You probably know that there are some people who see colors when they see specific letters or numbers. Or hear certain sounds. This is a condition known as synesthesia, and I read an article about it a couple of months ago in an old issue of the Smithsonian. (I think this was the article I read, but I'm not sure, because the link is just to an abstract.)

It was a fascinating article, but it became personal when they noted, off-handedly, that some synesthetes perceived time in a concrete fashion. They had a picture for the way years looked, or weeks or days. An idiosyncratic chart of time.

That pulled me up short. I thought, Well, I have that. And I thought it was strange that they should mention it. So I asked my husband if he had a specific picture when he thought about time. And he said no. And after that, I asked around some more.

Turns out most people don't see time when they think about time. But I do. I always have. As far back as I can remember knowing about years and months and days and weeks, I can remember seeing them. From what I've read, that's part of what makes it true synesthesia: you've always seen it that way. Apparently it's really common to spend years not knowing you have synesthesia for the simple reason that it never occurs to you that other people don't see the same thing you see. Now, I never thought people saw the same chart I saw, but I assumed they saw something. It's still very weird to me that that's not true.
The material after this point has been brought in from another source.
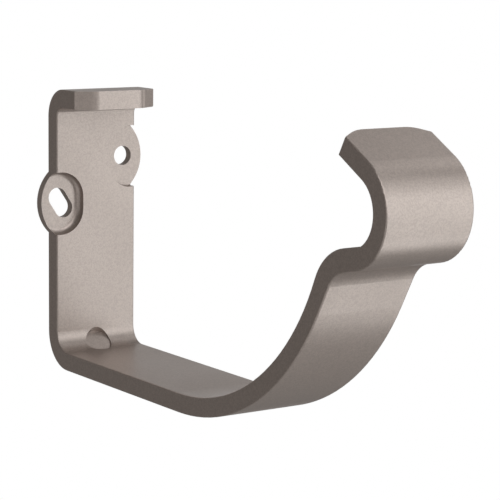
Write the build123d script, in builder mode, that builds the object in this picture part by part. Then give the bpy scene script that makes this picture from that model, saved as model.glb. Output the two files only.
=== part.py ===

What do I see? Well, years hang like an ovoid loop, suspended from December 31 and January 1. Sort of a teardrop shape. Right now we're going down the loop of the year. By about September, we'll start going up. Years string together in a sort-of L-shape scroll, from as far back as history goes, extending out towards the future. Out and up. At a specific angle.  Weeks look like telephone lines, suspended by Sundays and dipping lowest around Wednesdays. I can view it from the side, or I can sit on top of it and swoop up and down the curve of it. Days themselves are a loop, very similar to the loop of the year. And I can zoom in or out along this picture, down to the minute and out to the century. It all strings together.

Apparently this isn't normal.

But, I'm curious, do any of you reading see time when you think of time? I guess it's called number-form synesthesia or spacial-sequence synesthesia. I get now that not most people see things when they think of time, but I always have, and I can't imagine how you would think about it if you couldn't see it. I see numbers along a specifically-shaped line too, come to think of it. They head straight up to 100, and then veer off sharply to the left. Negative numbers are down. I do better thinking of them if I look at them from the left instead of from the right. Like tilting your paper a bit so your handwriting slants the right way; it just makes things easier.

Again, I now get that this isn't normal. Most people don't shift their position in regard to the numbers they're studying in their head so that they can see and understand them better. But I do. Always have. (Okay, now that I think of it, I have to shift to look at them from the left, because then I can read them forwards instead of backwards, because after zero, the numbers start to go from left to right instead of up and down. Well, they go down, but they are next to each other rather than on top of each other like the positive numbers are. Huh. Never realized that's why I did that.)

If you don't see a picture when you think of time, how do you conceptualize it? Do you conceptualize it? Or is it just something that exists, without needing to exist in any tangible form?

Truly, the brain is an odd organ. But if I have to have an odd twist to my brain, I think I'm glad I have this one. It's not a hindrance to me, I don't think - though it may explain some of the trouble I had when I hit the higher maths. I couldn't ever fold my number line in a way that made calculus make sense. But there you are. I'm not sorry for it. Like I said: I can't imagine seeing time and numbers any other way.

But I'm still curious how others see it, if they see it at all.